Write the material out again, line by line, exactly as it is.

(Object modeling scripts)
(begin)

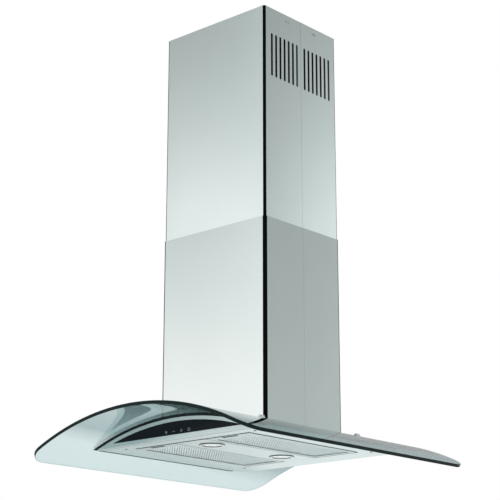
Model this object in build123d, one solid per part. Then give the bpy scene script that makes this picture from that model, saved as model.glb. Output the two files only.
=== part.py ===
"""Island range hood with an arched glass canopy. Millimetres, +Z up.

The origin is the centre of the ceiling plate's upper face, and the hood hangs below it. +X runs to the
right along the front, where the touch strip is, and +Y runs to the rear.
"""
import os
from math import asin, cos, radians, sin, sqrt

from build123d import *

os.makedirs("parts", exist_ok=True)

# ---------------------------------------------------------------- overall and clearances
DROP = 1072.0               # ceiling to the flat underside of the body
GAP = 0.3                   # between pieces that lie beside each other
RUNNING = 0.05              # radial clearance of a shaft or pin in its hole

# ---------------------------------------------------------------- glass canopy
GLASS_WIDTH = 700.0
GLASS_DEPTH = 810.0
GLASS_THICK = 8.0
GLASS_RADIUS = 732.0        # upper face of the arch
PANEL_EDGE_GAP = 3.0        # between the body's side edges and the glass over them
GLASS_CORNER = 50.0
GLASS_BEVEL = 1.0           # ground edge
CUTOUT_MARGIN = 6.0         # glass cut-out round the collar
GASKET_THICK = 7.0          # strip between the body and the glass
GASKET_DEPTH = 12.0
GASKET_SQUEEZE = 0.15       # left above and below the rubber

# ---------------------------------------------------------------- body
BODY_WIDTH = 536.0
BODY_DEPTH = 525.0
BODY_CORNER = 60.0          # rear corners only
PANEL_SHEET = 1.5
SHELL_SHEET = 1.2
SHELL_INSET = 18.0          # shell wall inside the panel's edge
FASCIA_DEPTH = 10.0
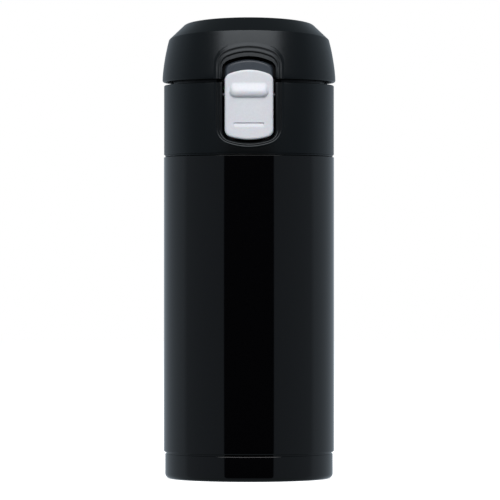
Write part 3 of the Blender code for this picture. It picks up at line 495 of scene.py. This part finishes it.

(end)

• **REPLY**
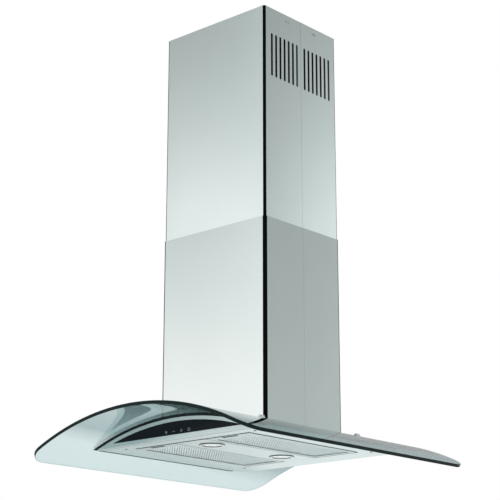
Model this object in build123d, one solid per part. Then give the bpy scene script that makes this picture from that model, saved as model.glb. Output the two files only.
=== part.py ===
"""Island range hood with an arched glass canopy. Millimetres, +Z up.

The origin is the centre of the ceiling plate's upper face, and the hood hangs below it. +X runs to the
right along the front, where the touch strip is, and +Y runs to the rear.
"""
import os
from math import asin, cos, radians, sin, sqrt

from build123d import *

os.makedirs("parts", exist_ok=True)

# ---------------------------------------------------------------- overall and clearances
DROP = 1072.0               # ceiling to the flat underside of the body
GAP = 0.3                   # between pieces that lie beside each other
RUNNING = 0.05              # radial clearance of a shaft or pin in its hole

# ---------------------------------------------------------------- glass canopy
GLASS_WIDTH = 700.0
GLASS_DEPTH = 810.0
GLASS_THICK = 8.0
GLASS_RADIUS = 732.0        # upper face of the arch
PANEL_EDGE_GAP = 3.0        # between the body's side edges and the glass over them
GLASS_CORNER = 50.0
GLASS_BEVEL = 1.0           # ground edge
CUTOUT_MARGIN = 6.0         # glass cut-out round the collar
GASKET_THICK = 7.0          # strip between the body and the glass
GASKET_DEPTH = 12.0
GASKET_SQUEEZE = 0.15       # left above and below the rubber

# ---------------------------------------------------------------- body
BODY_WIDTH = 536.0
BODY_DEPTH = 525.0
BODY_CORNER = 60.0          # rear corners only
PANEL_SHEET = 1.5
SHELL_SHEET = 1.2
SHELL_INSET = 18.0          # shell wall inside the panel's edge
FASCIA_DEPTH = 10.0
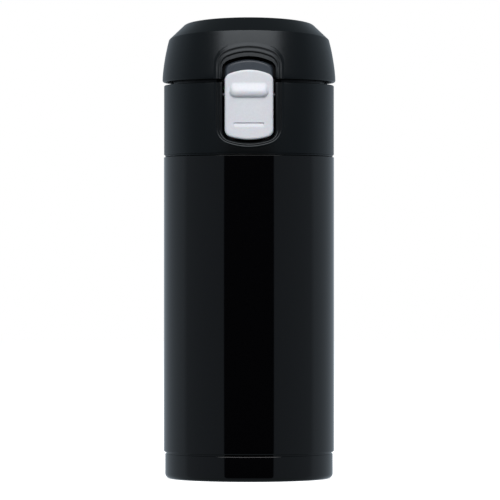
Write part 3 of the Blender code for this picture. It picks up at line 495 of scene.py. This part finishes it.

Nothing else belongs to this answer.